__Problem to solve__: Repeat each line word for word.

------ Exercise inputs

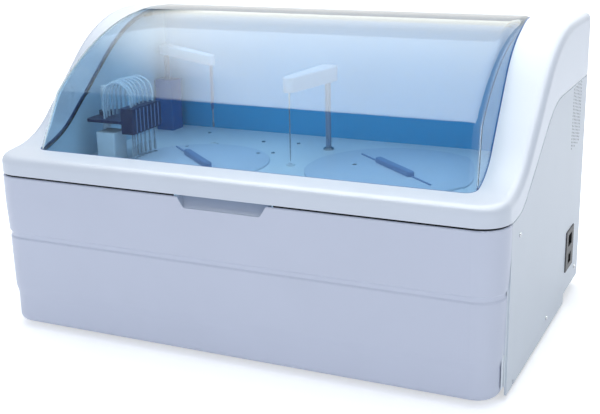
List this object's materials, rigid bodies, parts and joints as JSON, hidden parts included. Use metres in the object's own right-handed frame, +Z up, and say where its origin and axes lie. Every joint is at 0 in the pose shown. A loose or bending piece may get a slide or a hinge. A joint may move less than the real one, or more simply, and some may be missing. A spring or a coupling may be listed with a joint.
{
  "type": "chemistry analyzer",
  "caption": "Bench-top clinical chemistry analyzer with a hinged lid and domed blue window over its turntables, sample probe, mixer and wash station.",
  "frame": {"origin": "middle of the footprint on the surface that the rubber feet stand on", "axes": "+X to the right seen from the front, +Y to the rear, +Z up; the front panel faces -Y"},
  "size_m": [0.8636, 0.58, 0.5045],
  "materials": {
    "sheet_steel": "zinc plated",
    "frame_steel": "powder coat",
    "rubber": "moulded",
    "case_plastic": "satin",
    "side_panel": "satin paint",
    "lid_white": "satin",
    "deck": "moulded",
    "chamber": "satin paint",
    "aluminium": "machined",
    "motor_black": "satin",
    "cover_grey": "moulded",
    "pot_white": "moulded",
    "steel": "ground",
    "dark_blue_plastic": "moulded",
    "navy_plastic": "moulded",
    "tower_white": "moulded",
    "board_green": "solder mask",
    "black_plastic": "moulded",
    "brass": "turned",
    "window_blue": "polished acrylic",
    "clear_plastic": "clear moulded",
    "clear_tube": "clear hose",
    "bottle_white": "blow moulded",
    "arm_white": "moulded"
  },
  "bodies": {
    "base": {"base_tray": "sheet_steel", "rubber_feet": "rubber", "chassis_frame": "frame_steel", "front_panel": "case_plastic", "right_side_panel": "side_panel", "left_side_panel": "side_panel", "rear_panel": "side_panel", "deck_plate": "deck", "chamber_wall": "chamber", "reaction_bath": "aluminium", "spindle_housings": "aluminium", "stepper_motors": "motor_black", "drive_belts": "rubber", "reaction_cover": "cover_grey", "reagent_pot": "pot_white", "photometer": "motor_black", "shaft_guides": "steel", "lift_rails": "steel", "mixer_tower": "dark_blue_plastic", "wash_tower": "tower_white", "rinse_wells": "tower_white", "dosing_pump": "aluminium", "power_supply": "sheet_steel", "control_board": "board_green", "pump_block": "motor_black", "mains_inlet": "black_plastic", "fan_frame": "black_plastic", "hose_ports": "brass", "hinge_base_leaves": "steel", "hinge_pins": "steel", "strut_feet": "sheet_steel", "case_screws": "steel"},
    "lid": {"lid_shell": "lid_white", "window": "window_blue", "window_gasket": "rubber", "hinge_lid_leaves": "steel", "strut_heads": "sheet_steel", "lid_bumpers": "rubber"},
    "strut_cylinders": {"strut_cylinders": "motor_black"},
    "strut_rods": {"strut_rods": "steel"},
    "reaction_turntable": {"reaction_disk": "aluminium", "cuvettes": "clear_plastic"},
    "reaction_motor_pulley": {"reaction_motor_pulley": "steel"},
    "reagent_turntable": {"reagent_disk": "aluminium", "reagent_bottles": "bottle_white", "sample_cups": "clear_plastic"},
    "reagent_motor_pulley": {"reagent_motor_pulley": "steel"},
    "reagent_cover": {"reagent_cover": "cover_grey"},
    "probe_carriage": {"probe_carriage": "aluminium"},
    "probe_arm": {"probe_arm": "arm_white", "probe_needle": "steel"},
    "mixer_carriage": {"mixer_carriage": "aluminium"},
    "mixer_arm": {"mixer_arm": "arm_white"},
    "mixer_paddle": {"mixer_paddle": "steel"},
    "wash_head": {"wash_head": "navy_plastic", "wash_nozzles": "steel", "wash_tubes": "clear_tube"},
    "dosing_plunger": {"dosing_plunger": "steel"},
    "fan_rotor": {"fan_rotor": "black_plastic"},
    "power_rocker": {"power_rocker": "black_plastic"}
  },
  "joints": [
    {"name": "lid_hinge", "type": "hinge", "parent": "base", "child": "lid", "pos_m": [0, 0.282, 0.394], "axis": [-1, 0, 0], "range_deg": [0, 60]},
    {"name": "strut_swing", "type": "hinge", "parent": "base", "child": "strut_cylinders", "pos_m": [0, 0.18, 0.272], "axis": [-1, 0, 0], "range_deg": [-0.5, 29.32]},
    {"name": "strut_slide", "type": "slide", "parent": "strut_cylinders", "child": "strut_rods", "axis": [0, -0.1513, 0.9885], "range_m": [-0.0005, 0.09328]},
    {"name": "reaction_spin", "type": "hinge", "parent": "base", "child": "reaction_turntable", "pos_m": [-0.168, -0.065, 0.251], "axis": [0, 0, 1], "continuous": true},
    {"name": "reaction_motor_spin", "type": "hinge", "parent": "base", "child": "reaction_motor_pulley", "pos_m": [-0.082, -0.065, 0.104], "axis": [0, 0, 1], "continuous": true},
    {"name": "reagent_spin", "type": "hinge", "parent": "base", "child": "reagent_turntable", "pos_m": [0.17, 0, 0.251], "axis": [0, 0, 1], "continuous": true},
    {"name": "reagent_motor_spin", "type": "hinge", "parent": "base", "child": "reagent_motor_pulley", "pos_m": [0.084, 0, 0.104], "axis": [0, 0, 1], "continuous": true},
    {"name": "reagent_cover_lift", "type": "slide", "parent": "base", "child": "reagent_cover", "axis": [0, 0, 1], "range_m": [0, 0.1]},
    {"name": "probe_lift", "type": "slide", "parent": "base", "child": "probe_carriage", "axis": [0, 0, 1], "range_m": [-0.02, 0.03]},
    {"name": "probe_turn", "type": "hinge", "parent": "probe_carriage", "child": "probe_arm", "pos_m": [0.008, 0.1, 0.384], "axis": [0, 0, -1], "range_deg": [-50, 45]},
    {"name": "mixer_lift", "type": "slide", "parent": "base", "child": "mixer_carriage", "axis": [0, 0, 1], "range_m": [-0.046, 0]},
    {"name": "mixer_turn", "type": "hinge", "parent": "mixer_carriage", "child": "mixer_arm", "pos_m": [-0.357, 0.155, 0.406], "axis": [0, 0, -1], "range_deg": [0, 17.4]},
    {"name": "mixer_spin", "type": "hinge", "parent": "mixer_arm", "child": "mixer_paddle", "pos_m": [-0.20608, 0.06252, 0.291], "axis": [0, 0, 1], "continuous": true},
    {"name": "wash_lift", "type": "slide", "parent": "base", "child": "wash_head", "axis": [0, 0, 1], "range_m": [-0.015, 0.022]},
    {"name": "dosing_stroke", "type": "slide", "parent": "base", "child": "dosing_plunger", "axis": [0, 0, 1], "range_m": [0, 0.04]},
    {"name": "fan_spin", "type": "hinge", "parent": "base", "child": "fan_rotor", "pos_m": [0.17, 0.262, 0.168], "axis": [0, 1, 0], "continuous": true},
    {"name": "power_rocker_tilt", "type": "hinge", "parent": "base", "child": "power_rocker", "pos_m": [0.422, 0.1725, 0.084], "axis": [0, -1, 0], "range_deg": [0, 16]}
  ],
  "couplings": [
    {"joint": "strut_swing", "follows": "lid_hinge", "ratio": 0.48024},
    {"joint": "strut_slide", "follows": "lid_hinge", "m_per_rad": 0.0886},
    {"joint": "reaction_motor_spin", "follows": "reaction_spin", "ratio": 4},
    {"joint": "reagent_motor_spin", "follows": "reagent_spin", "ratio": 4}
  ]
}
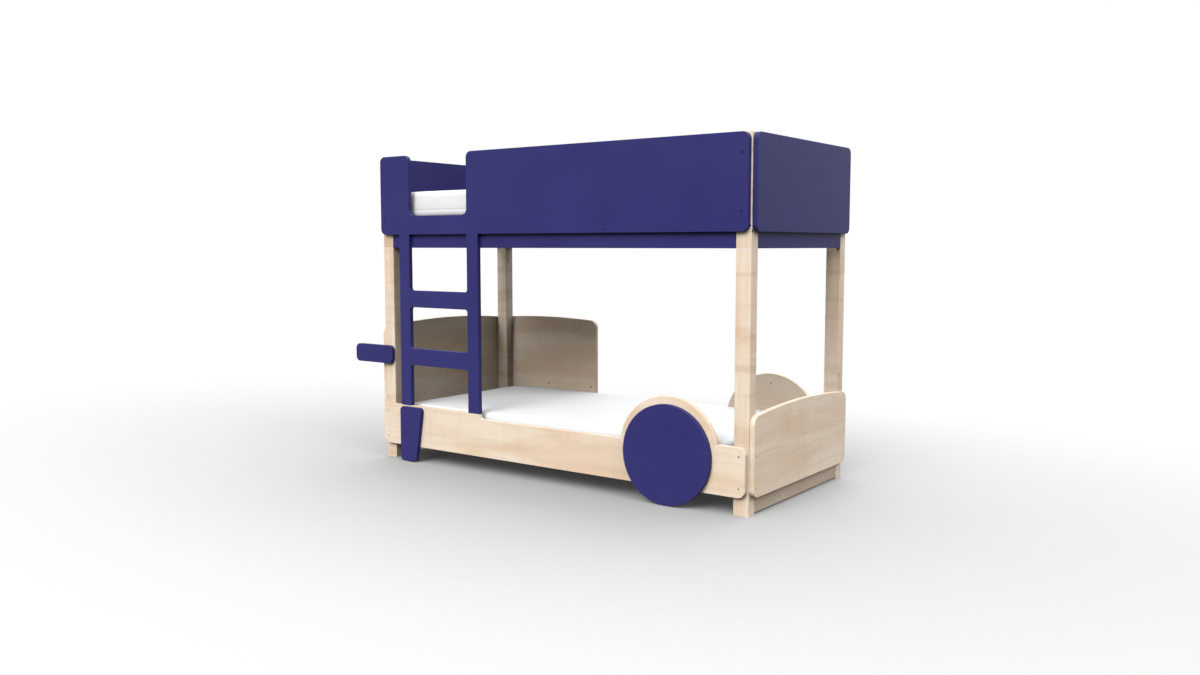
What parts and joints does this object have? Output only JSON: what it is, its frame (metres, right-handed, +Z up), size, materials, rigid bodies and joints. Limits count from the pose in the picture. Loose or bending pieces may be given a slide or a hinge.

------------

__Solved exercise__:
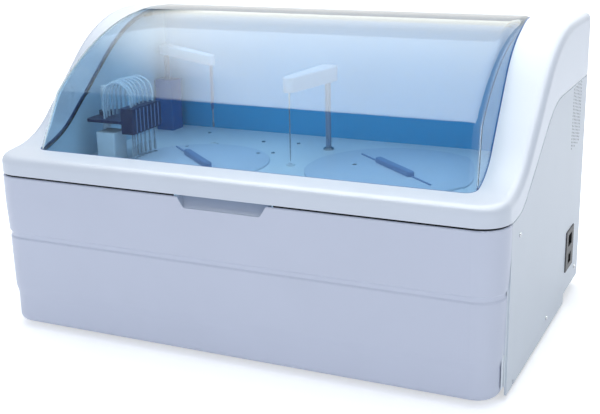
List this object's materials, rigid bodies, parts and joints as JSON, hidden parts included. Use metres in the object's own right-handed frame, +Z up, and say where its origin and axes lie. Every joint is at 0 in the pose shown. A loose or bending piece may get a slide or a hinge. A joint may move less than the real one, or more simply, and some may be missing. A spring or a coupling may be listed with a joint.
{
  "type": "chemistry analyzer",
  "caption": "Bench-top clinical chemistry analyzer with a hinged lid and domed blue window over its turntables, sample probe, mixer and wash station.",
  "frame": {"origin": "middle of the footprint on the surface that the rubber feet stand on", "axes": "+X to the right seen from the front, +Y to the rear, +Z up; the front panel faces -Y"},
  "size_m": [0.8636, 0.58, 0.5045],
  "materials": {
    "sheet_steel": "zinc plated",
    "frame_steel": "powder coat",
    "rubber": "moulded",
    "case_plastic": "satin",
    "side_panel": "satin paint",
    "lid_white": "satin",
    "deck": "moulded",
    "chamber": "satin paint",
    "aluminium": "machined",
    "motor_black": "satin",
    "cover_grey": "moulded",
    "pot_white": "moulded",
    "steel": "ground",
    "dark_blue_plastic": "moulded",
    "navy_plastic": "moulded",
    "tower_white": "moulded",
    "board_green": "solder mask",
    "black_plastic": "moulded",
    "brass": "turned",
    "window_blue": "polished acrylic",
    "clear_plastic": "clear moulded",
    "clear_tube": "clear hose",
    "bottle_white": "blow moulded",
    "arm_white": "moulded"
  },
  "bodies": {
    "base": {"base_tray": "sheet_steel", "rubber_feet": "rubber", "chassis_frame": "frame_steel", "front_panel": "case_plastic", "right_side_panel": "side_panel", "left_side_panel": "side_panel", "rear_panel": "side_panel", "deck_plate": "deck", "chamber_wall": "chamber", "reaction_bath": "aluminium", "spindle_housings": "aluminium", "stepper_motors": "motor_black", "drive_belts": "rubber", "reaction_cover": "cover_grey", "reagent_pot": "pot_white", "photometer": "motor_black", "shaft_guides": "steel", "lift_rails": "steel", "mixer_tower": "dark_blue_plastic", "wash_tower": "tower_white", "rinse_wells": "tower_white", "dosing_pump": "aluminium", "power_supply": "sheet_steel", "control_board": "board_green", "pump_block": "motor_black", "mains_inlet": "black_plastic", "fan_frame": "black_plastic", "hose_ports": "brass", "hinge_base_leaves": "steel", "hinge_pins": "steel", "strut_feet": "sheet_steel", "case_screws": "steel"},
    "lid": {"lid_shell": "lid_white", "window": "window_blue", "window_gasket": "rubber", "hinge_lid_leaves": "steel", "strut_heads": "sheet_steel", "lid_bumpers": "rubber"},
    "strut_cylinders": {"strut_cylinders": "motor_black"},
    "strut_rods": {"strut_rods": "steel"},
    "reaction_turntable": {"reaction_disk": "aluminium", "cuvettes": "clear_plastic"},
    "reaction_motor_pulley": {"reaction_motor_pulley": "steel"},
    "reagent_turntable": {"reagent_disk": "aluminium", "reagent_bottles": "bottle_white", "sample_cups": "clear_plastic"},
    "reagent_motor_pulley": {"reagent_motor_pulley": "steel"},
    "reagent_cover": {"reagent_cover": "cover_grey"},
    "probe_carriage": {"probe_carriage": "aluminium"},
    "probe_arm": {"probe_arm": "arm_white", "probe_needle": "steel"},
    "mixer_carriage": {"mixer_carriage": "aluminium"},
    "mixer_arm": {"mixer_arm": "arm_white"},
    "mixer_paddle": {"mixer_paddle": "steel"},
    "wash_head": {"wash_head": "navy_plastic", "wash_nozzles": "steel", "wash_tubes": "clear_tube"},
    "dosing_plunger": {"dosing_plunger": "steel"},
    "fan_rotor": {"fan_rotor": "black_plastic"},
    "power_rocker": {"power_rocker": "black_plastic"}
  },
  "joints": [
    {"name": "lid_hinge", "type": "hinge", "parent": "base", "child": "lid", "pos_m": [0, 0.282, 0.394], "axis": [-1, 0, 0], "range_deg": [0, 60]},
    {"name": "strut_swing", "type": "hinge", "parent": "base", "child": "strut_cylinders", "pos_m": [0, 0.18, 0.272], "axis": [-1, 0, 0], "range_deg": [-0.5, 29.32]},
    {"name": "strut_slide", "type": "slide", "parent": "strut_cylinders", "child": "strut_rods", "axis": [0, -0.1513, 0.9885], "range_m": [-0.0005, 0.09328]},
    {"name": "reaction_spin", "type": "hinge", "parent": "base", "child": "reaction_turntable", "pos_m": [-0.168, -0.065, 0.251], "axis": [0, 0, 1], "continuous": true},
    {"name": "reaction_motor_spin", "type": "hinge", "parent": "base", "child": "reaction_motor_pulley", "pos_m": [-0.082, -0.065, 0.104], "axis": [0, 0, 1], "continuous": true},
    {"name": "reagent_spin", "type": "hinge", "parent": "base", "child": "reagent_turntable", "pos_m": [0.17, 0, 0.251], "axis": [0, 0, 1], "continuous": true},
    {"name": "reagent_motor_spin", "type": "hinge", "parent": "base", "child": "reagent_motor_pulley", "pos_m": [0.084, 0, 0.104], "axis": [0, 0, 1], "continuous": true},
    {"name": "reagent_cover_lift", "type": "slide", "parent": "base", "child": "reagent_cover", "axis": [0, 0, 1], "range_m": [0, 0.1]},
    {"name": "probe_lift", "type": "slide", "parent": "base", "child": "probe_carriage", "axis": [0, 0, 1], "range_m": [-0.02, 0.03]},
    {"name": "probe_turn", "type": "hinge", "parent": "probe_carriage", "child": "probe_arm", "pos_m": [0.008, 0.1, 0.384], "axis": [0, 0, -1], "range_deg": [-50, 45]},
    {"name": "mixer_lift", "type": "slide", "parent": "base", "child": "mixer_carriage", "axis": [0, 0, 1], "range_m": [-0.046, 0]},
    {"name": "mixer_turn", "type": "hinge", "parent": "mixer_carriage", "child": "mixer_arm", "pos_m": [-0.357, 0.155, 0.406], "axis": [0, 0, -1], "range_deg": [0, 17.4]},
    {"name": "mixer_spin", "type": "hinge", "parent": "mixer_arm", "child": "mixer_paddle", "pos_m": [-0.20608, 0.06252, 0.291], "axis": [0, 0, 1], "continuous": true},
    {"name": "wash_lift", "type": "slide", "parent": "base", "child": "wash_head", "axis": [0, 0, 1], "range_m": [-0.015, 0.022]},
    {"name": "dosing_stroke", "type": "slide", "parent": "base", "child": "dosing_plunger", "axis": [0, 0, 1], "range_m": [0, 0.04]},
    {"name": "fan_spin", "type": "hinge", "parent": "base", "child": "fan_rotor", "pos_m": [0.17, 0.262, 0.168], "axis": [0, 1, 0], "continuous": true},
    {"name": "power_rocker_tilt", "type": "hinge", "parent": "base", "child": "power_rocker", "pos_m": [0.422, 0.1725, 0.084], "axis": [0, -1, 0], "range_deg": [0, 16]}
  ],
  "couplings": [
    {"joint": "strut_swing", "follows": "lid_hinge", "ratio": 0.48024},
    {"joint": "strut_slide", "follows": "lid_hinge", "m_per_rad": 0.0886},
    {"joint": "reaction_motor_spin", "follows": "reaction_spin", "ratio": 4},
    {"joint": "reagent_motor_spin", "follows": "reagent_spin", "ratio": 4}
  ]
}
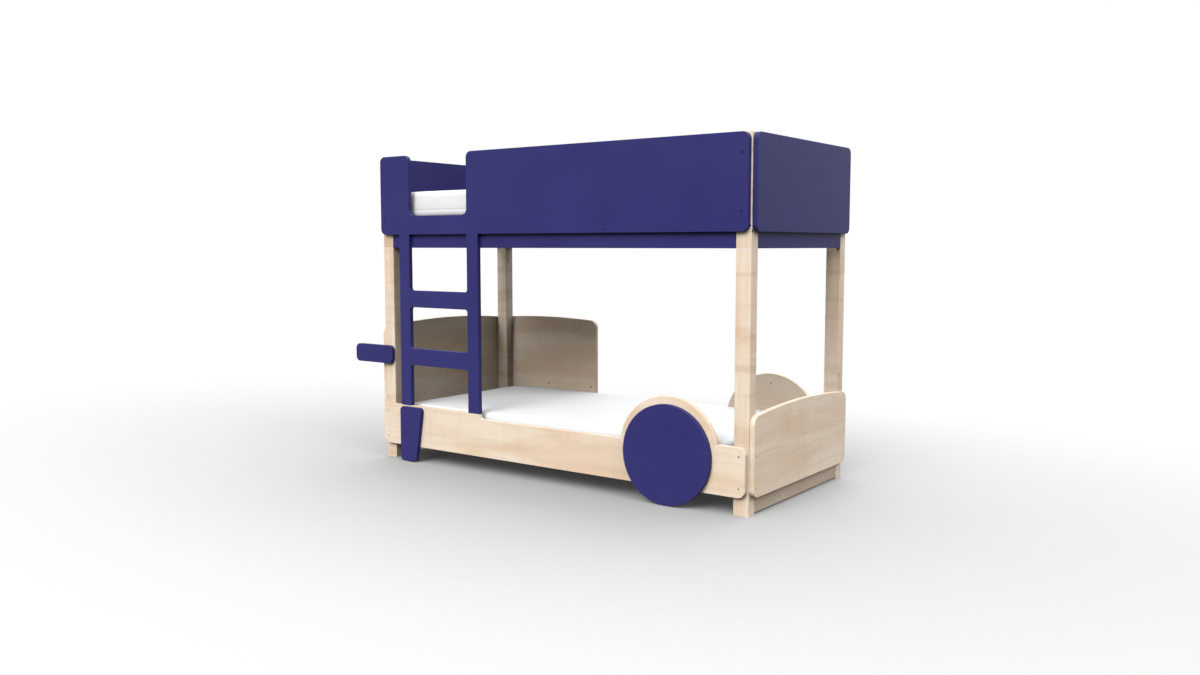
What parts and joints does this object have? Output only JSON: what it is, its frame (metres, right-handed, +Z up), size, materials, rigid bodies and joints. Limits count from the pose in the picture. Loose or bending pieces may be given a slide or a hinge.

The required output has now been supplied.